Monday, October 13, 2025

NETANYAHU IS BEING DENIED THE CREDIT HE DESERVES

Ideological reasons for the praise of Trump and denial of Netanyahu’s merits

While the U.S. president deserves all the praise he gets, Israel's prime minister deserves just as much, if not more. 

 

By Fiamma Nirenstein
 
JNS
Oct  

 

U.S. President Donald Trump is welcomed at Tel Aviv's Ben-Gurion International Airport near Tel Aviv by Israeli President Isaac Herzog and Prime Minister Benjamin Netanyahu, Oct. 13, 2025. Photo by Avi Ohayon/GPO.
U.S. President Donald Trump is welcomed at Tel Aviv's Ben-Gurion International Airport near Tel Aviv by Israeli President Isaac Herzog and Prime Minister Benjamin Netanyahu
 

It is hard to escape the impression that the outpouring of praise for U.S. President Donald Trump over his newborn peace plan stems solely from admiration, or perhaps from pacifist approval. It is generally said that the credit for peace belongs entirely to him—indeed, that he forced Israeli Prime Minister Benjamin Netanyahu into it.

But Israel’s prime minister has been the constant target of ideological opposition, political obsession and insults. The opportunity to continue denying his achievements by praising Trump is, therefore, all too convenient. For many, “peace” and “Netanyahu” are two words that simply cannot go together.

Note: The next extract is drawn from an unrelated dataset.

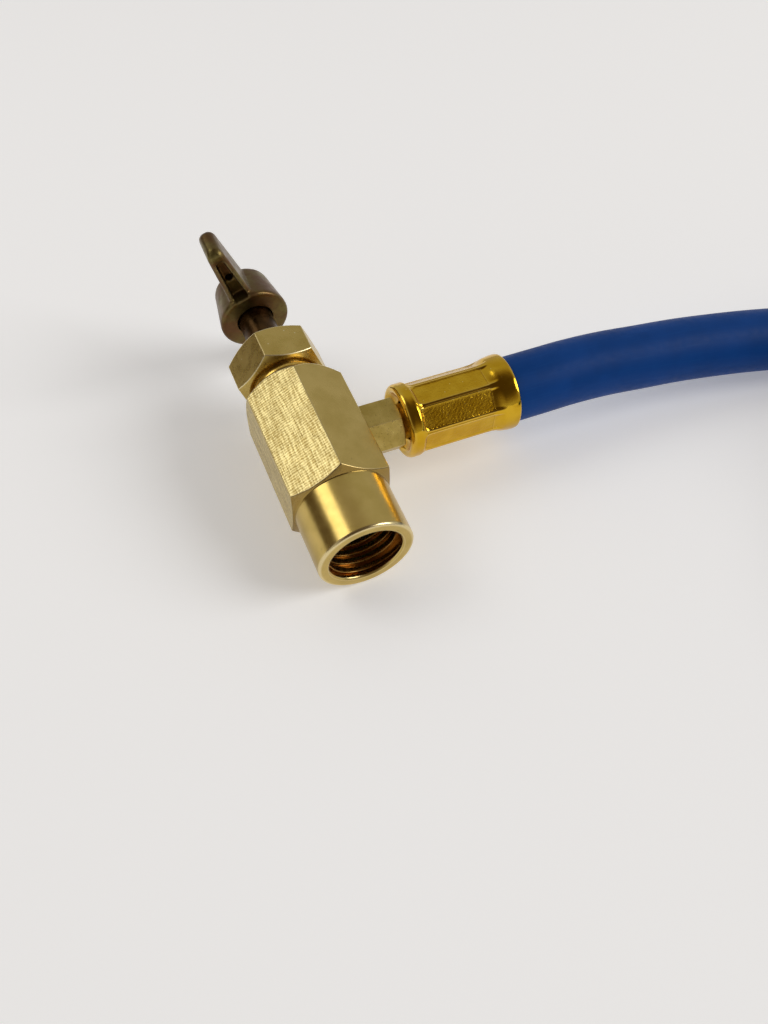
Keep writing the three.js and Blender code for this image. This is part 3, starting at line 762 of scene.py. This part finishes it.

In reality, of course, Trump deserves all the praise he gets; but Netanyahu deserves just as much, if not more. He is putting at stake the future of his country, his own image and the conclusion of a statesman’s biography that has endured the terrible upheaval of Oct. 7, 2023 — leading into a traumatic peace process that involves the release of murderous terrorists with thousands of deaths on their hands, and the withdrawal of the army even while Hamas has not yet laid down its arms.

Yet everything proceeds gradually, conditioned on respect for the agreements—and the exchange is enormous: it removes from Hamas’s hands its main asset, namely the hostages.

Here we must note a key point in favor of the main road that led to the agreement: the military pressure on Gaza City, which everyone feared. Netanyahu’s determination to continue, despite the advice of Trump’s special envoy Steve Witkoff, who was satisfied with a partial deal, proved essential. Netanyahu insisted on bringing back all the kidnapped—living and dead—at once.

He has followed difficult, impossible paths since the time of Trump’s predecessor Joe Biden, when the ban on entering Rafah blocked the pursuit of Hamas military leader Yahya Sinwar—who was eventually killed—and when the prohibition along the Philadelphi Corridor instead enabled the capture and closure of the supply routes for men and weapons from Egypt.

Netanyahu defied Biden back then; he said, “We will fight with our fingernails and our teeth” even in the face of U.S. arms embargoes.

In confronting Hezbollah’s attack—the final embodiment of the Shi’ite front, with its 200,000 missiles forming a barrier against any aggression—Netanyahu entered Lebanon, ordered the mission to track down its leaders, and eliminated Hezbollah chief Hassan Nasrallah. Facing the Iranian enterprise, Netanyahu stood alone, against everyone’s grim predictions of chaos. But the fighter jets flew to Tehran, and only later did Trump join the operation.

Later, the strike on Doha finally made Qatar understand that Israel would no longer tolerate its false role as “mediator,” and that it had better pressure Hamas. Trump played his part: Netanyahu’s apologies were a means to consolidate a coalition determined to squeeze Hamas.

And now to Trump: far from having forced Netanyahu to bend to some Biden-style peace plan (leaving Hamas at the gates), the president aligned himself with Israel’s interests—understanding that they were his own. He threatened Hamas with destruction; he committed to freeing the hostages; he urged Israel to maintain military pressure; he helped, rather than scolded, in the distribution of humanitarian aid.

Together with Netanyahu, he dealt the fatal blow to Iran’s nuclear program that threatened the entire world. He stood with Netanyahu when the latter demanded all the hostages and rejected a partial deal. Trump, through his strength, pushed Qatar, Turkey, Egypt and five other Muslim states to back the agreement—but it is Israel’s Middle Eastern posture, saying “don’t mess with me,” that convinced them of the prudence of a great future peace.

Excluded from that peace are the countries and terrorist groups tied to Iran—and also Europe, if it does not wake up.

Perhaps, with the Nobel Peace Prize in sight next year, Trump will realize that Ukrainian President Volodymyr Zelensky’s reasons are also his—and part of America’s historic role as peacemaker in the world.